** START Information shown **

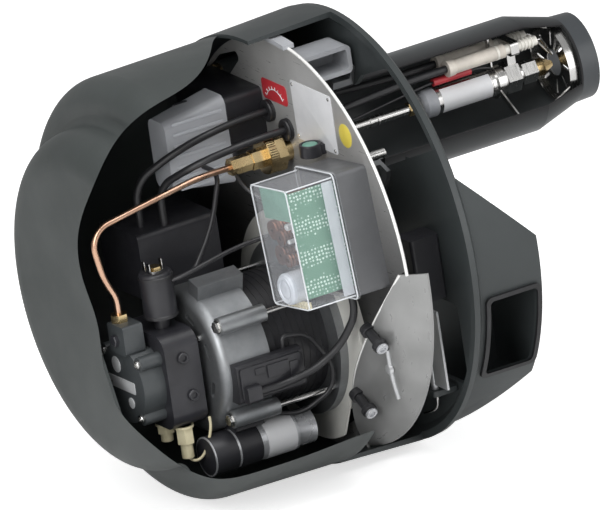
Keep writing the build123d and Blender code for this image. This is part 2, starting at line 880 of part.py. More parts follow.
with BuildPart() as control_base:
    with BuildSketch(box_plane(plate_x)):
        RectangleRounded(box_width, box_height, 4)
    extrude(amount=-box_base_depth)
keep(control_base, "control_base")

with BuildPart() as control_cover:
    with BuildSketch(box_plane(box_front_x)):
        RectangleRounded(box_width + 4, box_height + 4, 6)
    extrude(amount=-3)
    with BuildSketch(box_plane(box_front_x)):
        RectangleRounded(box_width - 2, box_height - 2, 5)
    extrude(amount=-box_cover_depth)
    with BuildSketch(box_plane(box_front_x)):
        RectangleRounded(box_width - 2 - 2 * box_cover_wall, box_height - 2 - 2 * box_cover_wall, 3)
    extrude(amount=-(box_cover_depth - box_cover_wall), mode=Mode.SUBTRACT)
    with BuildSketch(box_plane(box_back_x)):
        with Locations((button_x, button_y)):
            Circle(button_r + seat_gap)
    extrude(amount=10, mode=Mode.SUBTRACT)
keep(control_cover, "control_cover")

board_x = -26.0
with BuildPart() as circuit_board:
    with BuildSketch(box_plane(box_front_x)):
        with Locations((board_x, 2)):
            Rectangle(1.6, 96)
    extrude(amount=-46)
keep(circuit_board, "circuit_board")

with BuildPart() as board_components:
    with BuildSketch(box_plane(box_front_x)):
        with Locations((board_x + 10.8, 30)):
            Rectangle(20, 24)
        with Locations((board_x + 9.8, 0)):
            Rectangle(18, 26)
        with Locations((14, -4)):
            Rectangle(22, 30)
    extrude(amount=-28)
    with BuildSketch(box_plane(box_front_x)):
        with Locations((12, 32)):
            Circle(8.5)
    extrude(amount=-34)
keep(board_components, "board_components")

with BuildPart() as reset_button:
    with BuildSketch(box_plane(box_back_x - 4)):
        with Locations((button_x, button_y)):
            Circle(button_r)
    extrude(amount=25)
    fillet(edges().filter_by(GeomType.CIRCLE).sort_by(Axis.X)[0], radius=2.5)
    with BuildSketch(box_plane(box_back_x + 21)):
        with Locations((button_x, button_y)):
            Circle(3.5)
    extrude(amount=box_cover_depth - 21 - button_travel - 0.2)
keep(reset_button, "reset_button")

# Electrical junctions behind the plate
with BuildPart() as junction_box:
    with BuildSketch(across(plate_x)):
        with Locations((79.5, 27.5)):
            RectangleRounded(91, 45, 5)
    extrude(amount=-37)
keep(junction_box, "junction_box")

with BuildPart() as plug_housing:
    with BuildSketch(across(plate_x - 37)):
        with Locations((55, 11)):
            RectangleRounded(40, 82, 8)
    with BuildSketch(across(-165)):
        with Locations((55, 10)):
            RectangleRounded(30, 64, 8)
    loft()
keep(plug_housing, "plug_housing")

with BuildPart() as flame_detector:
    with BuildSketch(across(plate_x)):
        with Locations((-66, 17)):
            Rectangle(13, 9)
    extrude(amount=-14)
    with BuildSketch(Plane.XY.offset(12.5)):
        with Locations((plate_x - 12, -66)):
            Circle(10)
    extrude(amount=10)
keep(flame_detector, "flame_detector")

# Inside the casing: hood, guide rods, plate clip and the head's adjusting screw
with BuildPart() as casing_hood:
    with BuildSketch(beside(0)):
        with Locations((-37, 75)):
            RectangleRounded(55.6, 26, 5)
    extrude(amount=32)
    with BuildSketch(beside(32)):
        with Locations((-37, 75)):
            RectangleRounded(48, 18, 3)
    extrude(amount=-28, mode=Mode.SUBTRACT)
keep(casing_hood, "casing_hood")

with BuildPart() as guide_rods:
    with BuildSketch(across(plate_x + plate_thickness)):
        with Locations((-66, -6), (66, -6)):
            Circle(4.5)
    extrude(amount=-front_wall - 4 - plate_x - plate_thickness)
keep(guide_rods, "guide_rods")

with BuildPart() as plate_clip:
    with BuildSketch(across(-72)):
        with Locations((0, body_z)):
            Circle(plate_r + 4)
            Circle(plate_r, mode=Mode.SUBTRACT)
        with Locations((-10, 100)):
            Rectangle(34, 40, mode=Mode.INTERSECT)
    extrude(amount=11)
keep(plate_clip, "plate_clip")

with BuildPart() as head_screw:
    with BuildSketch(across(pillar_end_x)):
        with Locations(screw_place):
            Circle(screw_r)
    extrude(amount=12)
    with BuildSketch(across(pillar_end_x)):
        with Locations(screw_place):
            Circle(6.5)
    extrude(amount=-6)
    with BuildSketch(across(pillar_end_x - 6)):
        with Locations(screw_place):
            Rectangle(14, 1.6)
    extrude(amount=2.5, mode=Mode.SUBTRACT)
keep(head_screw, "head_screw")

# Air damper: a blade on an upright shaft behind the duct, turned by an actuator
with BuildPart() as air_damper:
    with BuildSketch(Plane.XY.offset(damper_z - 43)):
        with Locations((damper_x, damper_y)):
            Circle(damper_shaft_r)
    extrude(amount=95)
    with BuildSketch(across(damper_x - 1)):
        with Locations((damper_y, damper_z)):
            Rectangle(damper_width, damper_height)
    extrude(amount=2)
keep(air_damper, "air_damper")

with BuildPart() as damper_actuator:
    with BuildSketch(Plane.XY.offset(damper_z + 43)):
        with Locations((-19.5, damper_y)):
            RectangleRounded(29, 28, 3)
    extrude(amount=59)
    with BuildSketch(Plane.XY.offset(damper_z + 43)):
        with Locations((damper_x, damper_y)):
            Circle(damper_shaft_r + 0.08)
    extrude(amount=10, mode=Mode.SUBTRACT)
keep(damper_actuator, "damper_actuator")

# Low-voltage leads
base_under = box_plane(-86).from_local_coords((9, -box_height / 2, 0))
base_down = box_plane(-86).from_local_coords((9, -box_height / 2 - 24, 0))
motor_lead = lead([base_under, base_down, (-96, -100, -152), (-122, -91, -170),
                   (-150, -80.5, motor_z - 18), (terminal_x + 18, -80.5, motor_z - 18)],
                  motor_lead_r)
keep(motor_lead, "motor_lead")
terminal_top = motor_z - 9 + 18
capacitor_lead = lead([(-135, -64, terminal_top), (-135, -64, -141), (-113, -68, -143),
                       (-93, -72, -176), (-95, -70, -200), (-122, -57, -218),
                       (-144, -47, -214), (-158, -47, -214)], thin_lead_r)
keep(capacitor_lead, "capacitor_lead")
coil_lead = lead([(coil_x + coil_r, coil_y, -80), (-184, coil_y, -80), (-158, -8, -45),
                  (-135, 8, -5), (-135, 35, -5)], thin_lead_r)
keep(coil_lead, "coil_lead")
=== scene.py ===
import bmesh
import bpy
import numpy as np
from mathutils import Matrix, Vector


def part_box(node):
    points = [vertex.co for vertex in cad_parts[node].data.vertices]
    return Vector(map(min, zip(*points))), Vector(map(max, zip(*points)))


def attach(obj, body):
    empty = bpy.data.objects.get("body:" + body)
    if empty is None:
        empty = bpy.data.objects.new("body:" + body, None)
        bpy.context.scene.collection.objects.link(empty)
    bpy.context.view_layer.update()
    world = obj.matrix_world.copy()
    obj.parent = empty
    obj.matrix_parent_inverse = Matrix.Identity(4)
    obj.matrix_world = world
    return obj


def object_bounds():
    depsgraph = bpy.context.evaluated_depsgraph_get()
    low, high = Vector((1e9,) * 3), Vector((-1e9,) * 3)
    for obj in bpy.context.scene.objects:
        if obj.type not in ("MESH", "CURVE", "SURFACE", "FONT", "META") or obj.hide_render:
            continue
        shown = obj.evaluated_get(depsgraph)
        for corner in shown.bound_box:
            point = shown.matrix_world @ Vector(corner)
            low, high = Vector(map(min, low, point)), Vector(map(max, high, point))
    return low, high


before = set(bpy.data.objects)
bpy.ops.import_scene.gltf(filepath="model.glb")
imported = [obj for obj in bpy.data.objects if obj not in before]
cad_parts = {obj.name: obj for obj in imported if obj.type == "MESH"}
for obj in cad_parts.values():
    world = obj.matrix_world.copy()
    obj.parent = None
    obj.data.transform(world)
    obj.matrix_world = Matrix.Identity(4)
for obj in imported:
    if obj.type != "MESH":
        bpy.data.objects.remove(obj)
cad_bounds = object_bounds()

bl_info = {
    "name": "Cutaway oil burner",
    "version": (1, 0, 0),
    "blender": (4, 5, 0),
    "location": "3D View > Sidebar > Burner",
    "description": "Dresses the solids of a cutaway oil burner with detail pieces and finishes",
    "category": "Object",
}

MM = 0.001
X, Y, Z = 0, 1, 2
FRONT, BACK, NEAR, UP, DOWN = (1, 0, 0), (-1, 0, 0), (0, -1, 0), (0, 0, 1), (0, 0, -1)


def lowest(node, axis):
    """A solid's lowest coordinate along an axis at rest, in millimetres, to a micrometre."""
    return round(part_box(node)[0][axis] / MM, 3)


def highest(node, axis):
    """Its highest coordinate."""
    return round(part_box(node)[1][axis] / MM, 3)


def midway(node, axis):
    """The coordinate half-way between them."""
    return (lowest(node, axis) + highest(node, axis)) / 2


# Places that the detail pieces sit on, in millimetres, from the solids where a solid gives them
BODY_Z = -86.0
PLATE_BACK = lowest("mounting_plate", X)
TAG_DEPTH = 0.5
DATA_PLATE = (-59, 43)
SCALE_PLATE = (9, 51)
SHROUD_REACH = (125, 150, 176, 192.2)
SHROUD_X = (-85, -79, -66, -50)
STUD_FEET = ((-84, -128, -133), (-82, -85, -204))
STUD_WAY = (0, -0.8713, -0.4907)
STUD_LENGTH = 28
PUMP_BACK = lowest("pump_cover", X) + 4
PUMP_NEAR_SIDE = lowest("pump_body", Y)
PUMP_UNDERSIDE = lowest("pump_body", Z)
OUTLET = (lowest("pump_cover", X), -6, -119)
COIL = (midway("solenoid_coil", X), midway("solenoid_coil", Y))
COIL_FOOT = lowest("solenoid_coil", Z)
COIL_TOP = highest("solenoid_coil", Z)
CAN_AXIS = (midway("capacitor", Y), midway("capacitor", Z))
CAN_RADIUS = 17.5
MOTOR_Z = midway("motor_shaft", Z)
BOSS_FACE = lowest("motor_bolts", X) + 3.95
SHELL_BACK = lowest("motor_shell", X)
STATOR_RADIUS = 58.5
LID_BACK = (midway("terminal_box", X), -76, midway("terminal_box", Z))
LID_DEPTH = 2.2
ELECTRODE_Y = (-10, 10)
ELECTRODE_Z = midway("electrode_sleeves", Z)
BOOTS_BACK = lowest("lead_boots", X)
HEATER_RADIUS = highest("preheater", Y)
LINE_RADIUS = highest("nozzle_line", Y) - 0.1
UNION_RADIUS = highest("line_union", Z) + 0.05
BOX_MIDDLE = (0, midway("control_cover", Y), midway("control_cover", Z))
BOX_ROLL = 7
COVER_BACK = lowest("control_cover", X)
COVER_FRONT = highest("control_cover", X) - 3
BUTTON_BACK = lowest("reset_button", X) - 0.05
DETECTOR_TOP = (-80, midway("flame_detector", Y), highest("flame_detector", Z))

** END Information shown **

## Set problem
Exactly reproduce the lines that run from the line bearing "# Low-voltage leads" through the line bearing "point = shown.matrix_world", with both end lines included.

## Solution
# Low-voltage leads
base_under = box_plane(-86).from_local_coords((9, -box_height / 2, 0))
base_down = box_plane(-86).from_local_coords((9, -box_height / 2 - 24, 0))
motor_lead = lead([base_under, base_down, (-96, -100, -152), (-122, -91, -170),
                   (-150, -80.5, motor_z - 18), (terminal_x + 18, -80.5, motor_z - 18)],
                  motor_lead_r)
keep(motor_lead, "motor_lead")
terminal_top = motor_z - 9 + 18
capacitor_lead = lead([(-135, -64, terminal_top), (-135, -64, -141), (-113, -68, -143),
                       (-93, -72, -176), (-95, -70, -200), (-122, -57, -218),
                       (-144, -47, -214), (-158, -47, -214)], thin_lead_r)
keep(capacitor_lead, "capacitor_lead")
coil_lead = lead([(coil_x + coil_r, coil_y, -80), (-184, coil_y, -80), (-158, -8, -45),
                  (-135, 8, -5), (-135, 35, -5)], thin_lead_r)
keep(coil_lead, "coil_lead")
=== scene.py ===
import bmesh
import bpy
import numpy as np
from mathutils import Matrix, Vector


def part_box(node):
    points = [vertex.co for vertex in cad_parts[node].data.vertices]
    return Vector(map(min, zip(*points))), Vector(map(max, zip(*points)))


def attach(obj, body):
    empty = bpy.data.objects.get("body:" + body)
    if empty is None:
        empty = bpy.data.objects.new("body:" + body, None)
        bpy.context.scene.collection.objects.link(empty)
    bpy.context.view_layer.update()
    world = obj.matrix_world.copy()
    obj.parent = empty
    obj.matrix_parent_inverse = Matrix.Identity(4)
    obj.matrix_world = world
    return obj


def object_bounds():
    depsgraph = bpy.context.evaluated_depsgraph_get()
    low, high = Vector((1e9,) * 3), Vector((-1e9,) * 3)
    for obj in bpy.context.scene.objects:
        if obj.type not in ("MESH", "CURVE", "SURFACE", "FONT", "META") or obj.hide_render:
            continue
        shown = obj.evaluated_get(depsgraph)
        for corner in shown.bound_box:
            point = shown.matrix_world @ Vector(corner)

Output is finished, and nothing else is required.